Voilà…attendez-vous à une histoire gardant l’absurde à l’avant-plan et dans laquelle semer la mort juste pour dormir est traité avec une légèreté désarmante.  Là, je me suis réveillé assassin. Je n’inventais plus des histoires, je me mettais à les vivre et à en profiter. Comme par enchantement, j’étais passé de l’écriture à la vie. (Extrait)

Un petit détail en terminant : la presse littéraire a reçu l’ouvrage de Ben Jelloun avec  timidité. J’ai senti une certaine difficulté à classer cet ouvrage atypique : histoire est un bien grand mot. Fable et conte sont des termes souvent utilisés.

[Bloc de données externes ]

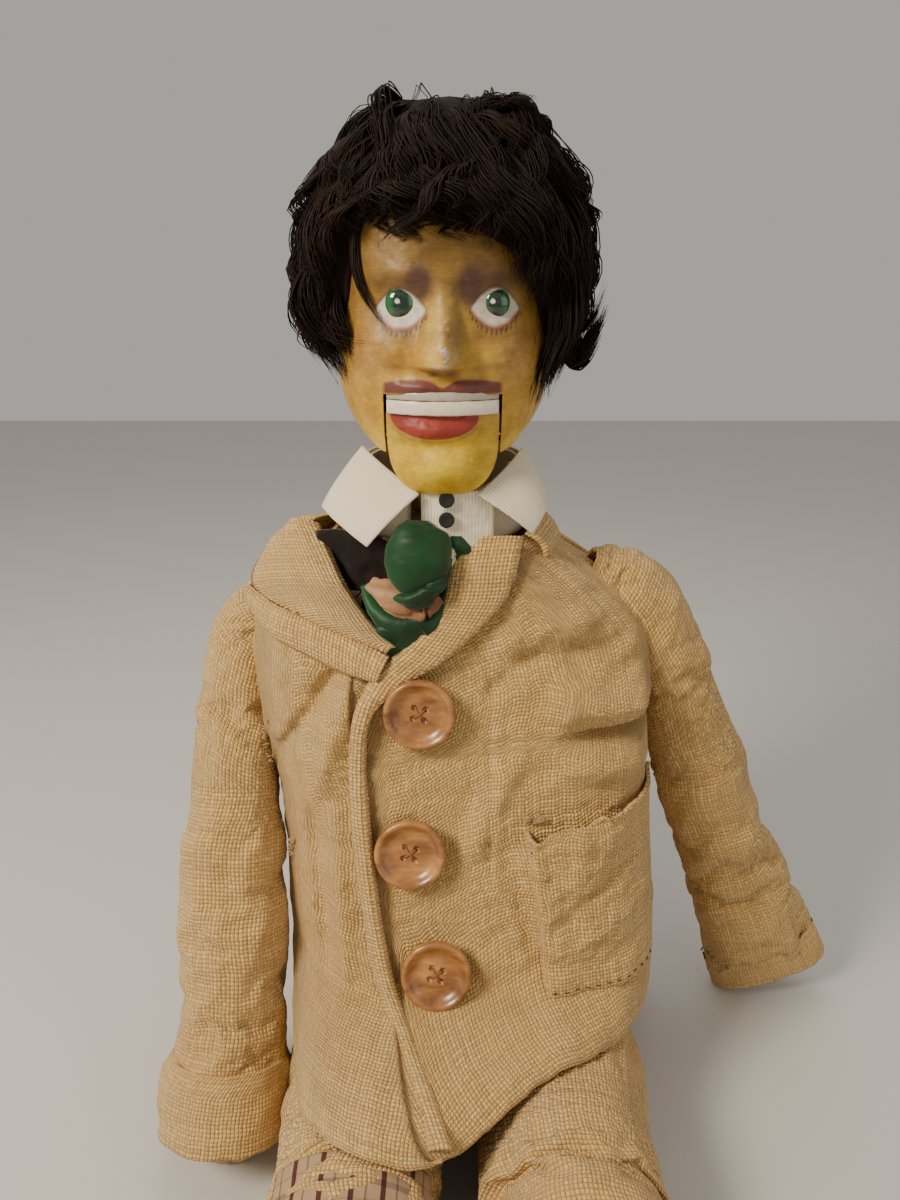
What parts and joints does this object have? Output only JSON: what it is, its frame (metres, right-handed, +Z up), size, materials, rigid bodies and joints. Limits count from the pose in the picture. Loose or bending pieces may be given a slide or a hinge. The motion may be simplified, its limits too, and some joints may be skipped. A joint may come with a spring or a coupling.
{
  "type": "ventriloquist dummy",
  "caption": "Seated ventriloquist dummy in a tweed jacket, with a painted head, a jaw worked by a cord and trigger, and loose arms and legs.",
  "frame": {"origin": "on the flat underside of the trouser seat, straight below the centre of the neck", "axes": "+Z up through the neck and head, -Y the way the dummy faces, +X towards the dummy's left hand"},
  "size_m": [0.4837, 0.58, 0.636],
  "materials": {
    "painted_head": "satin",
    "varnished_wood": "satin",
    "plain_wood": "matte",
    "glass_eye": "gloss",
    "wig_hair": "satin",
    "tooth_paint": "satin",
    "steel": "satin",
    "cord": "matte",
    "leather_lining": "matte",
    "shirt_cotton": "matte",
    "black_button": "satin",
    "silk": "satin",
    "tweed": "matte",
    "horn": "satin",
    "painted_hand": "satin",
    "sock_knit": "matte",
    "shoe_leather": "satin",
    "sole_leather": "matte"
  },
  "bodies": {
    "torso": {"body_front": "plain_wood", "body_back": "plain_wood", "body_side_right": "plain_wood", "body_side_left": "plain_wood", "shoulder_board": "plain_wood", "seat_board": "plain_wood", "neck_cup": "varnished_wood", "shoulder_eye_right": "steel", "shoulder_eye_left": "steel", "shirt_front": "shirt_cotton", "shirt_collar": "shirt_cotton", "shirt_button": "black_button", "cravat": "silk", "jacket_front_left": "tweed", "jacket_front_right": "tweed", "jacket_back": "tweed", "jacket_collar": "tweed", "lapel_left": "tweed", "jacket_pocket": "tweed", "coat_button_top": "horn", "coat_button_middle": "horn", "coat_button_bottom": "horn", "trouser_seat": "tweed"},
    "neck_ring": {"neck_lining": "leather_lining"},
    "head": {"head_shell": "painted_head", "head_back_cover": "varnished_wood", "eye_right": "glass_eye", "eye_left": "glass_eye", "wig": "wig_hair", "neck": "varnished_wood", "headstick": "plain_wood", "upper_tooth_strip": "tooth_paint", "jaw_axle": "steel", "jaw_return_spring": "steel", "trigger_pin": "steel", "cord_guide_eye": "steel"},
    "jaw": {"jaw": "painted_head", "lower_tooth_bar": "tooth_paint"},
    "trigger": {"jaw_trigger": "plain_wood"},
    "pull_cord": {"jaw_cord": "cord"},
    "upper_arm_right_body": {"sleeve_upper_right": "tweed", "upper_arm_right": "plain_wood"},
    "forearm_right_body": {"sleeve_lower_right": "tweed", "sleeve_cuff_right": "tweed", "hand_right": "painted_hand"},
    "thigh_right_body": {"trouser_thigh_right": "tweed"},
    "shin_right_body": {"trouser_shin_right": "tweed", "sock_right": "sock_knit", "shoe_right": "shoe_leather", "shoe_sole_right": "sole_leather"},
    "upper_arm_left_body": {"sleeve_upper_left": "tweed", "upper_arm_left": "plain_wood"},
    "forearm_left_body": {"sleeve_lower_left": "tweed", "sleeve_cuff_left": "tweed", "hand_left": "painted_hand"},
    "thigh_left_body": {"trouser_thigh_left": "tweed"},
    "shin_left_body": {"trouser_shin_left": "tweed", "sock_left": "sock_knit", "shoe_left": "shoe_leather", "shoe_sole_left": "sole_leather"}
  },
  "joints": [
    {"name": "head_turn", "type": "hinge", "parent": "torso", "child": "neck_ring", "pos_m": [0, 0, 0.384], "axis": [0, 0, 1], "range_deg": [-50, 50]},
    {"name": "head_nod", "type": "hinge", "parent": "neck_ring", "child": "head", "pos_m": [0, 0, 0.384], "axis": [1, 0, 0], "range_deg": [-10, 8]},
    {"name": "jaw_open", "type": "hinge", "parent": "head", "child": "jaw", "pos_m": [0, 0, 0.505], "axis": [1, 0, 0], "range_deg": [0, 12], "stiffness_Nm_per_rad": 0.5, "springref_deg": -11.46, "deforming": ["jaw_return_spring"]},
    {"name": "trigger_pull", "type": "hinge", "parent": "head", "child": "trigger", "pos_m": [0, -0.006, 0.246], "axis": [1, 0, 0], "range_deg": [0, 20.1]},
    {"name": "cord_pull", "type": "slide", "parent": "head", "child": "pull_cord", "axis": [0, 0, -1], "range_m": [0, 0.0032]},
    {"name": "shoulder_right", "type": "hinge", "parent": "torso", "child": "upper_arm_right_body", "pos_m": [-0.136, -0.01, 0.322], "axis": [-1, 0, 0], "range_deg": [-35, 110]},
    {"name": "elbow_right", "type": "hinge", "parent": "upper_arm_right_body", "child": "forearm_right_body", "pos_m": [-0.13929, -0.07157, 0.17724], "axis": [-0.9998, 0.0082, 0.0192], "range_deg": [0, 100]},
    {"name": "shoulder_left", "type": "hinge", "parent": "torso", "child": "upper_arm_left_body", "pos_m": [0.13, -0.01, 0.346], "axis": [-1, 0, 0], "range_deg": [-30, 120]},
    {"name": "elbow_left", "type": "hinge", "parent": "upper_arm_left_body", "child": "forearm_left_body", "pos_m": [0.19204, 0.00175, 0.19372], "axis": [-0.9265, 0.029, -0.3752], "range_deg": [0, 100]},
    {"name": "hip_right", "type": "hinge", "parent": "torso", "child": "thigh_right_body", "pos_m": [-0.05, -0.06, 0.052], "axis": [1, 0, 0], "range_deg": [-6, 90]},
    {"name": "knee_right", "type": "hinge", "parent": "thigh_right_body", "child": "shin_right_body", "pos_m": [-0.05, -0.238, 0.052], "axis": [1, 0, 0], "range_deg": [0, 100]},
    {"name": "hip_left", "type": "hinge", "parent": "torso", "child": "thigh_left_body", "pos_m": [0.075, -0.06, 0.052], "axis": [1, 0, 0], "range_deg": [-6, 90]},
    {"name": "knee_left", "type": "hinge", "parent": "thigh_left_body", "child": "shin_left_body", "pos_m": [0.075, -0.238, 0.052], "axis": [1, 0, 0], "range_deg": [0, 100]}
  ],
  "couplings": [
    {"joint": "trigger_pull", "follows": "jaw_open", "ratio": 1.667},
    {"joint": "cord_pull", "follows": "jaw_open", "m_per_rad": 0.015}
  ]
}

Suggestion de lecture : L’IRREMPLAÇABLE EXPÉRIENCE DE L’EXPLOSION DE LA TÊTE, de Michael Guinzburg

Tahar Ben Jelloun naît le 1er décembre 1947 à Fès, au Maroc. Tout en commençant à écrire des poèmes, il enseigne la philosophie en français. En 1971, il publie son premier recueil de poésie, Hommes sous linceul de silence.

La même année, il s’installe à Paris et fera ensuite parler de lui avec la publication de son roman Harrouda, publié en 1973, qui évoque beaucoup la sensualité des femmes, et qui a choqué au Maroc. Mais le roman à l’origine de sa renommée se nomme L’Enfant de sable, publié en 1985. Sa suite La Nuit Sacrée, paraît en 1987 et reçoit le prix Goncourt.

En 1995, son livre pédagogique Le Racisme expliqué à ma fille rencontre un grand succès. Vendu à 400 000 exemplaires, il est traduit en 33 langues, faisant de Tahar Ben Jelloun l’auteur francophone le plus traduit au monde. Son roman L’Ablation mène une réflexion sur la vie et la maladie. En 2019, Tahar Ben Jelloun publie L’Insomnie.